Tiago foi ilha de S. Tiago; a que tinha o terreno com
muito sal ficou ilha do Sal; a outra por ser bonita de
longe passou a ser a ilha da Boa Vista, etc. Parte-se,
supostamente, do princípio de que não vivia ninguém no arquipélago de
Cabo Verde quando os portugueses lá chegaram, no entanto, existe a
hipótese de que estas ilhas já teriam sido ocupadas por
habitantes da Costa de África, em especial Manjacos (da Guiné-Bissau)

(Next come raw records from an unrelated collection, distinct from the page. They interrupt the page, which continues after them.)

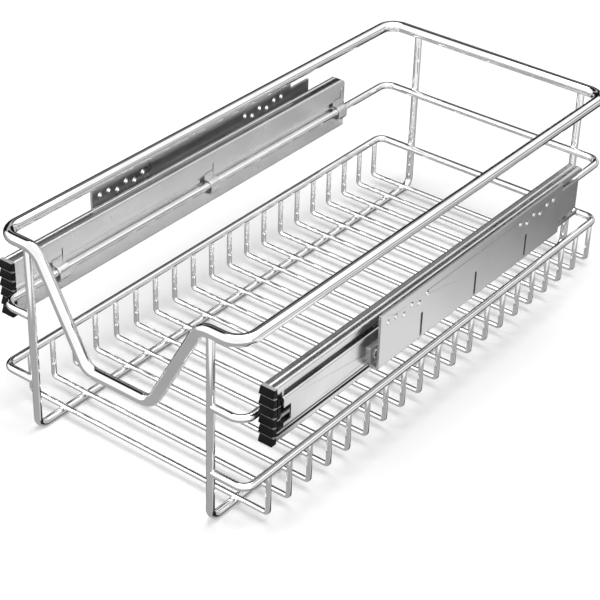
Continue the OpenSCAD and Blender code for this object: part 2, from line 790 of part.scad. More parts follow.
top_rim();
middle_ring();
lower_ring();
left_long_frame();
right_long_frame();
for (i = [0 : cross_count - 1]) cross_wire(i);
left() mounting_bracket();  // left_mounting_bracket
left() cabinet_rail();  // left_cabinet_rail
left() middle_rail();  // left_middle_rail
left() drawer_rail();  // left_drawer_rail
left() drawer_bumper();  // left_drawer_bumper
left() middle_bumper();  // left_middle_bumper
left() outer_ball_cage();  // left_outer_ball_cage
left() outer_balls();  // left_outer_balls
left() inner_ball_cage();  // left_inner_ball_cage
left() inner_balls();  // left_inner_balls
mounting_bracket();  // right_mounting_bracket
cabinet_rail();  // right_cabinet_rail
middle_rail();  // right_middle_rail
drawer_rail();  // right_drawer_rail
drawer_bumper();  // right_drawer_bumper
middle_bumper();  // right_middle_bumper
outer_ball_cage();  // right_outer_ball_cage
outer_balls();  // right_outer_balls
inner_ball_cage();  // right_inner_ball_cage
inner_balls();  // right_inner_balls
bracket_rivets();
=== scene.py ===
"""Looks of a pull-out wire basket on two telescopic slides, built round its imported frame."""

import math

import bpy
from mathutils import Matrix, Vector


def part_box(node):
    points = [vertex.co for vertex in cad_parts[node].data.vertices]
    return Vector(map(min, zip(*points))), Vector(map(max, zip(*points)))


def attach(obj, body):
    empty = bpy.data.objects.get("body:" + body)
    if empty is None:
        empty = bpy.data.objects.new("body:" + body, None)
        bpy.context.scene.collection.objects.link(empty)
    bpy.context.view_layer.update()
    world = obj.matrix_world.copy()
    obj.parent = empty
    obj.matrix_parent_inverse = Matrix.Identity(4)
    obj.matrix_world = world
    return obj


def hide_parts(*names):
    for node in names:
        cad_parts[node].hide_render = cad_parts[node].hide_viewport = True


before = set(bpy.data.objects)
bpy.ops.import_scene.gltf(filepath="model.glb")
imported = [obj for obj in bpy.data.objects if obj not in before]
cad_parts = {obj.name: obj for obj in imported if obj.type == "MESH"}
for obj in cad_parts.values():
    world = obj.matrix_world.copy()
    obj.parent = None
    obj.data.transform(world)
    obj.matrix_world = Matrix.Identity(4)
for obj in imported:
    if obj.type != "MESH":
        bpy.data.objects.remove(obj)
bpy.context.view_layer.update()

# The studio: a camera at the photograph's view angle, a pale floor under the basket, three
# soft lamps, and white, grey and black cards all round that give the chrome its streaks.
CAMERA_PLACE = (0.6707, -0.92875, 0.7770)
CAMERA_RIGHT = (0.80760, 0.58787, 0.04680)
CAMERA_UP = (-0.34797, 0.41095, 0.84264)
CAMERA_BACK = (0.47613, -0.69680, 0.53644)
SENSOR_WIDTH = 36.0
LENS = 105.72
SHIFT_ACROSS = -0.10667
SHIFT_UP = -0.03333
SIGHT_END = 20.0

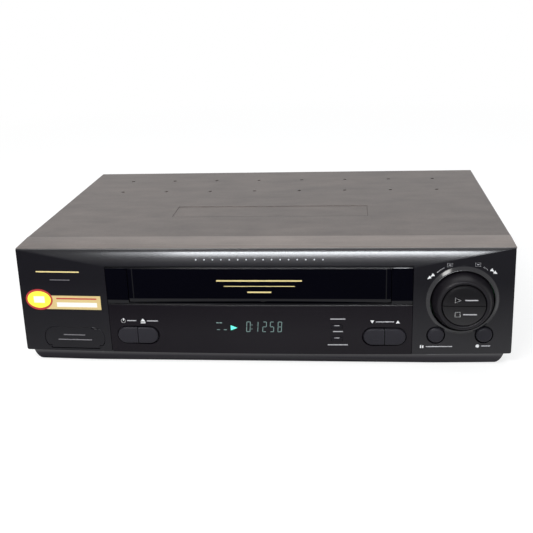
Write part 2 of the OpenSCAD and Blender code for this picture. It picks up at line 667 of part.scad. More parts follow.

e Lebus/“Lebuns” (pescadores da Costa do Senegal). A
verdade é que, quando os portugueses encontraram as
ilhas de Cabo Verde, disseram que estas estavam
desabitadas e começaram a ser utilizadas como ponto de apoio
ao comércio triangular[1]: os seus habitantes actuais são,
sobretudo, descendentes dos escravos vindos da actual Guiné-Bissau (Cabral,
2008: 129-131; Djaló, 2012: 139-149; Lara, 2000: 67; Lopes, 1982: 20; 1999:
33-34; Mendes, 2010: 18-19).
Outro dos factores associados com a origem
de Cabo Verde foi a necessidade de criar um Sistema de Segurança
Geoestratégica dos Portugueses face a algumas revoltas na sub-região
africana, em particular, na própria Guiné. Portugal precisava de um espaço
seguro para se proteger e armazenar os seus
escravos, e Cabo Verde oferecia-lhe essas condições. O facto de ser um
território no meio do Oceano Atlântico oferece
uma enorme segurança e tranquilidade.
O facto de os guineenses estarem
na origem dos primeiros habitantes de Cabo Verde é um
indicador que nos ajuda a perceber a razão pela qual, ao longo dos
séculos, os dois países foram governados, muitas vezes,
pelos mesmos Governadores com residência na Praia, em Cabo
Verde. Este aspecto relaciona-se também com o facto de a Guiné-Bissau e Cabo
Verde serem os dois países da Comunidade dos Países da Língua
Portuguesa (CPLP) onde a língua crioula é a mais
falada e utilizada. Presume-se que o crioulo tenha sido desenvolvido
pelo contacto entre os portugueses e povos do Golfo da Guiné (principalmente
as etnias Mandinga e Fula), ainda antes da
chegada “oficial” de Portugal ao território da
actual Guiné-Bissau, sendo depois levado para as ilhas de Cabo Verde pelos
escravos guineenses. Todos os dados indicam que foram os escravos guineenses
que deram origem à atual população de Cabo Verde e, por
consequência, ao crioulo que hoje é uma das línguas
oficiais do arquipélago, a par da língua portuguesa. Mais
tarde, o crioulo terá sido transportado para S. Tomé e Príncipe por
colonos portugueses que usavam trabalhadores caboverdianos
como quadros administrativos para as outras colónias (Cabral,
2008: 127-131; Cardoso, 1989: 52; Bull, 1989: 57; Kosta, 2007: 187; Lara, 2000:
101; Lopes, 1982: 20, 63, 87-88; 2005: 26; Mendes, 2010: 19-20).
Caríssimos leitores, no próximo
post, irei abordar o tema do surgimento dos crioulos da
Guiné-Bissau e de Cabo Verde.
Para mais informações, consultar o meu
livro: Mendes, Livonildo Francisco (2015). Modelo Político Unificador -
Novo Paradigma de Governação na Guiné-Bissau (pp. 104-116, 169).
Lisboa: Chiado Editora.
[1] Chama-se comércio triangular devido
ao percurso que os traficantes de escravos faziam da Europa para África e
desta para a América, regressando de novo para a Europa (o percurso
era em forma de um triângulo, daí advém o seu nome de comércio
triangular); mas também pode ser chamado de tráfico negreiro,
tendo em conta que eram os negros ou africanos que eram traficados ao
longo destas rotas (Kosta, 2007: 218; Lara, 2000: 39).